##### Available data

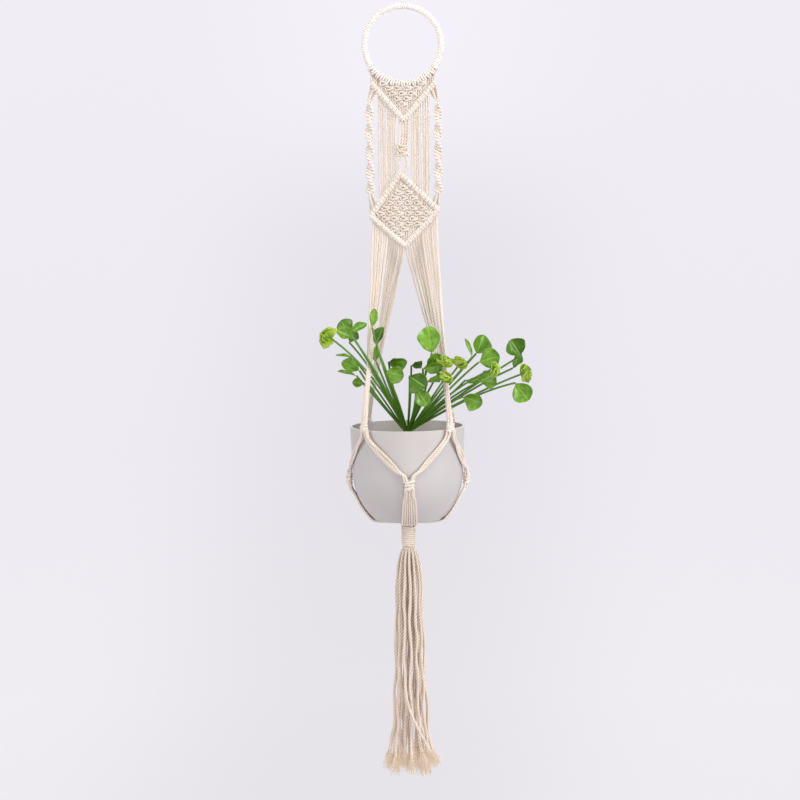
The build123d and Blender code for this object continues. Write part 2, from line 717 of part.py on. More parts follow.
# Each ruffled bud: its stem's bend, its middle, and its width
buds = [
    ((-40, -49, -479), (-101, -66, -434), 17),
    ((28, -35, -515), (55, -62, -471), 14),
    ((32, -34, -527), (55, -62, -492), 14),
    ((48, -14, -509), (74, -24, -476), 15),
    ((66, -10, -505), (120, -32, -482), 13),
    ((92, -4, -515), (161, -11, -490), 16),
]


def leaf_blade(base, tip, width, lean):
    """A thin heart-shaped blade, widest past its middle."""
    base, tip = Vector(*base), Vector(*tip)
    base += (tip - base).normalized() * stem_diameter * 0.4
    along = tip - base
    length = along.length
    towards = Vector(0, -1, 0).rotate(Axis((0, 0, 0), along), lean)
    across = along.cross(towards).normalized()
    normal = across.cross(along).normalized()
    place = Plane(origin=base, x_dir=along.normalized(), z_dir=normal)
    half = width / 2
    edge = [
        ThreePointArc((0, 0), (length * 0.35, half * 0.62), (length * 0.62, half)),
        ThreePointArc((length * 0.62, half), (length * 0.93, half * 0.62), (length, 0)),
        ThreePointArc((length, 0), (length * 0.93, -half * 0.62), (length * 0.62, -half)),
        ThreePointArc((length * 0.62, -half), (length * 0.35, -half * 0.62), (0, 0)),
    ]
    outline = make_face(Wire(edge))
    return extrude(place * outline, leaf_thickness / 2, both=True)


def make_plant():
    stem_base = Cylinder(stem_base_diameter / 2, stem_base_length)
    keep("plant_stem_base", Pos(0, 0, stem_base_top_z - stem_base_length / 2) * stem_base)
    stems = []
    seat_reach = stem_base_diameter / 2 - stem_diameter / 2

    def stem(bend, end):
        lean = Vector(bend[0], bend[1], 0)
        seat = lean.normalized() * seat_reach * min(1, lean.length / 50)
        run = Vector(*end) - Vector(*bend)
        stop = Vector(*bend) + run * (1 - 0.8 * stem_diameter / run.length)
        stems.append(tube([(seat.X, seat.Y, stem_base_top_z), bend, stop], "plant_stems", stem_diameter))

    for side, blades in leaves.items():
        made = []
        for bend, base, tip, width, lean in blades:
            stem(bend, base)
            made.append(leaf_blade(base, tip, width, lean))
        keep("leaves_" + side, made)
    heads = []
    for bend, middle, width in buds:
        stem(bend, middle)
        heads.append(Pos(*middle) * Sphere(width / 2))
    keep("leaf_buds", heads)
    ends_on = nodes["plant_stem_base"] + nodes["leaf_buds"]
    keep("plant_stems", [cut_back(s, *near(s, ends_on)) for s in stems])


make_ring()
make_bands()
make_nets()
make_panel()
make_pot()
make_sling()
make_tassel()
make_plant()

for name, solids in nodes.items():
    group = solids[0] if len(solids) == 1 else Compound(children=solids)
    export_step(group, "parts/" + name + ".step")

for name, radii in route_report.items():
    print(name, "arc radii", round(min(radii), 1), "to", round(max(radii), 1))
print(len(nodes), "nodes,", sum(len(s) for s in nodes.values()), "solids")
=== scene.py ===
import bpy
import random
from math import atan2, cos, degrees, hypot, pi, radians, sin, sqrt, tan
from mathutils import Matrix, Vector


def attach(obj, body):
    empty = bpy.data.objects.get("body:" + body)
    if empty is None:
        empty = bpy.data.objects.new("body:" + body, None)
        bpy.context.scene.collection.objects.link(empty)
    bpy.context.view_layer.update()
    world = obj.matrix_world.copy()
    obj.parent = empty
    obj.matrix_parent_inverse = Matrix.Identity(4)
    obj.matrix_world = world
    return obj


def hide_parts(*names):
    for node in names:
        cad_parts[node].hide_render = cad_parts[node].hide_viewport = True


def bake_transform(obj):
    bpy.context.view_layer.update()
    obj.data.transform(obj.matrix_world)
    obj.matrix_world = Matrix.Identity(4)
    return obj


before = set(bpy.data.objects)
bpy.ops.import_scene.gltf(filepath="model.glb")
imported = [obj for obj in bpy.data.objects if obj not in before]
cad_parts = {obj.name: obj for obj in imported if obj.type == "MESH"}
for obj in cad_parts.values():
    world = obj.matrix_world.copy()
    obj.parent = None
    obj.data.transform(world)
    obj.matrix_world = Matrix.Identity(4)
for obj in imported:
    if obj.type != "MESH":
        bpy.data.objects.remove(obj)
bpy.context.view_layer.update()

MM = 0.001


# ------------------------------------------------------------------ the room it hangs in
# A pale painted studio cove: a floor that curves up into walls all round, soft lamps on every side,
# and a long lens a little to the right of the planter and above its middle.
def linear(hex_colour):
    """An sRGB hex colour as linear red, green, blue and alpha."""
    parts = [int(hex_colour[i:i + 2], 16) / 255 for i in (0, 2, 4)]
    return [c / 12.92 if c <= 0.04045 else ((c + 0.055) / 1.055) ** 2.4 for c in parts] + [1.0]


def add(tree, kind, inputs=None, **settings):
    """Adds a node with its settings. Each input gets a plain value or a link, from a socket or from a
    node's first output."""
    made = tree.nodes.new(kind)
    for name, value in settings.items():
        setattr(made, name, value)
    for key, value in (inputs or {}).items():
        if isinstance(value, bpy.types.Node):
            value = value.outputs[0]
        if isinstance(value, bpy.types.NodeSocket):
            tree.links.new(value, made.inputs[key])
        else:
            made.inputs[key].default_value = value
    return made


def new_material(name):
    """A material, and its node tree, which holds only the output."""
    material = bpy.data.materials.new(name)
    material.use_nodes = True
    material.node_tree.nodes.clear()
    material.node_tree.nodes.new("ShaderNodeOutputMaterial")
    return material, material.node_tree


def cover(material, shader):
    """The material, with its shader joined to the output."""
    tree = material.node_tree
    tree.links.new(shader.outputs[0], tree.get_output_node("ALL").inputs["Surface"])
    return material


def new_object(name, data):
    """An object at the origin, from its finished mesh or other data."""
    thing = bpy.data.objects.new(name, data)
    bpy.context.scene.collection.objects.link(thing)
    return thing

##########

_Your objective_
Print the material once more, exactly.

_Right answer_
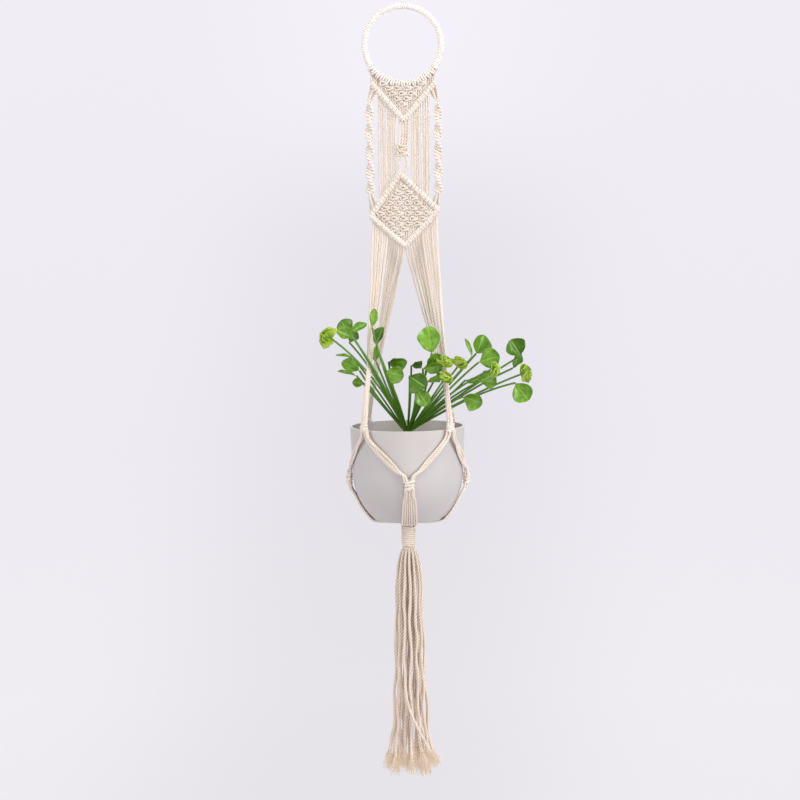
The build123d and Blender code for this object continues. Write part 2, from line 717 of part.py on. More parts follow.
# Each ruffled bud: its stem's bend, its middle, and its width
buds = [
    ((-40, -49, -479), (-101, -66, -434), 17),
    ((28, -35, -515), (55, -62, -471), 14),
    ((32, -34, -527), (55, -62, -492), 14),
    ((48, -14, -509), (74, -24, -476), 15),
    ((66, -10, -505), (120, -32, -482), 13),
    ((92, -4, -515), (161, -11, -490), 16),
]


def leaf_blade(base, tip, width, lean):
    """A thin heart-shaped blade, widest past its middle."""
    base, tip = Vector(*base), Vector(*tip)
    base += (tip - base).normalized() * stem_diameter * 0.4
    along = tip - base
    length = along.length
    towards = Vector(0, -1, 0).rotate(Axis((0, 0, 0), along), lean)
    across = along.cross(towards).normalized()
    normal = across.cross(along).normalized()
    place = Plane(origin=base, x_dir=along.normalized(), z_dir=normal)
    half = width / 2
    edge = [
        ThreePointArc((0, 0), (length * 0.35, half * 0.62), (length * 0.62, half)),
        ThreePointArc((length * 0.62, half), (length * 0.93, half * 0.62), (length, 0)),
        ThreePointArc((length, 0), (length * 0.93, -half * 0.62), (length * 0.62, -half)),
        ThreePointArc((length * 0.62, -half), (length * 0.35, -half * 0.62), (0, 0)),
    ]
    outline = make_face(Wire(edge))
    return extrude(place * outline, leaf_thickness / 2, both=True)


def make_plant():
    stem_base = Cylinder(stem_base_diameter / 2, stem_base_length)
    keep("plant_stem_base", Pos(0, 0, stem_base_top_z - stem_base_length / 2) * stem_base)
    stems = []
    seat_reach = stem_base_diameter / 2 - stem_diameter / 2

    def stem(bend, end):
        lean = Vector(bend[0], bend[1], 0)
        seat = lean.normalized() * seat_reach * min(1, lean.length / 50)
        run = Vector(*end) - Vector(*bend)
        stop = Vector(*bend) + run * (1 - 0.8 * stem_diameter / run.length)
        stems.append(tube([(seat.X, seat.Y, stem_base_top_z), bend, stop], "plant_stems", stem_diameter))

    for side, blades in leaves.items():
        made = []
        for bend, base, tip, width, lean in blades:
            stem(bend, base)
            made.append(leaf_blade(base, tip, width, lean))
        keep("leaves_" + side, made)
    heads = []
    for bend, middle, width in buds:
        stem(bend, middle)
        heads.append(Pos(*middle) * Sphere(width / 2))
    keep("leaf_buds", heads)
    ends_on = nodes["plant_stem_base"] + nodes["leaf_buds"]
    keep("plant_stems", [cut_back(s, *near(s, ends_on)) for s in stems])


make_ring()
make_bands()
make_nets()
make_panel()
make_pot()
make_sling()
make_tassel()
make_plant()

for name, solids in nodes.items():
    group = solids[0] if len(solids) == 1 else Compound(children=solids)
    export_step(group, "parts/" + name + ".step")

for name, radii in route_report.items():
    print(name, "arc radii", round(min(radii), 1), "to", round(max(radii), 1))
print(len(nodes), "nodes,", sum(len(s) for s in nodes.values()), "solids")
=== scene.py ===
import bpy
import random
from math import atan2, cos, degrees, hypot, pi, radians, sin, sqrt, tan
from mathutils import Matrix, Vector


def attach(obj, body):
    empty = bpy.data.objects.get("body:" + body)
    if empty is None:
        empty = bpy.data.objects.new("body:" + body, None)
        bpy.context.scene.collection.objects.link(empty)
    bpy.context.view_layer.update()
    world = obj.matrix_world.copy()
    obj.parent = empty
    obj.matrix_parent_inverse = Matrix.Identity(4)
    obj.matrix_world = world
    return obj


def hide_parts(*names):
    for node in names:
        cad_parts[node].hide_render = cad_parts[node].hide_viewport = True


def bake_transform(obj):
    bpy.context.view_layer.update()
    obj.data.transform(obj.matrix_world)
    obj.matrix_world = Matrix.Identity(4)
    return obj


before = set(bpy.data.objects)
bpy.ops.import_scene.gltf(filepath="model.glb")
imported = [obj for obj in bpy.data.objects if obj not in before]
cad_parts = {obj.name: obj for obj in imported if obj.type == "MESH"}
for obj in cad_parts.values():
    world = obj.matrix_world.copy()
    obj.parent = None
    obj.data.transform(world)
    obj.matrix_world = Matrix.Identity(4)
for obj in imported:
    if obj.type != "MESH":
        bpy.data.objects.remove(obj)
bpy.context.view_layer.update()

MM = 0.001


# ------------------------------------------------------------------ the room it hangs in
# A pale painted studio cove: a floor that curves up into walls all round, soft lamps on every side,
# and a long lens a little to the right of the planter and above its middle.
def linear(hex_colour):
    """An sRGB hex colour as linear red, green, blue and alpha."""
    parts = [int(hex_colour[i:i + 2], 16) / 255 for i in (0, 2, 4)]
    return [c / 12.92 if c <= 0.04045 else ((c + 0.055) / 1.055) ** 2.4 for c in parts] + [1.0]


def add(tree, kind, inputs=None, **settings):
    """Adds a node with its settings. Each input gets a plain value or a link, from a socket or from a
    node's first output."""
    made = tree.nodes.new(kind)
    for name, value in settings.items():
        setattr(made, name, value)
    for key, value in (inputs or {}).items():
        if isinstance(value, bpy.types.Node):
            value = value.outputs[0]
        if isinstance(value, bpy.types.NodeSocket):
            tree.links.new(value, made.inputs[key])
        else:
            made.inputs[key].default_value = value
    return made


def new_material(name):
    """A material, and its node tree, which holds only the output."""
    material = bpy.data.materials.new(name)
    material.use_nodes = True
    material.node_tree.nodes.clear()
    material.node_tree.nodes.new("ShaderNodeOutputMaterial")
    return material, material.node_tree


def cover(material, shader):
    """The material, with its shader joined to the output."""
    tree = material.node_tree
    tree.links.new(shader.outputs[0], tree.get_output_node("ALL").inputs["Surface"])
    return material


def new_object(name, data):
    """An object at the origin, from its finished mesh or other data."""
    thing = bpy.data.objects.new(name, data)
    bpy.context.scene.collection.objects.link(thing)
    return thing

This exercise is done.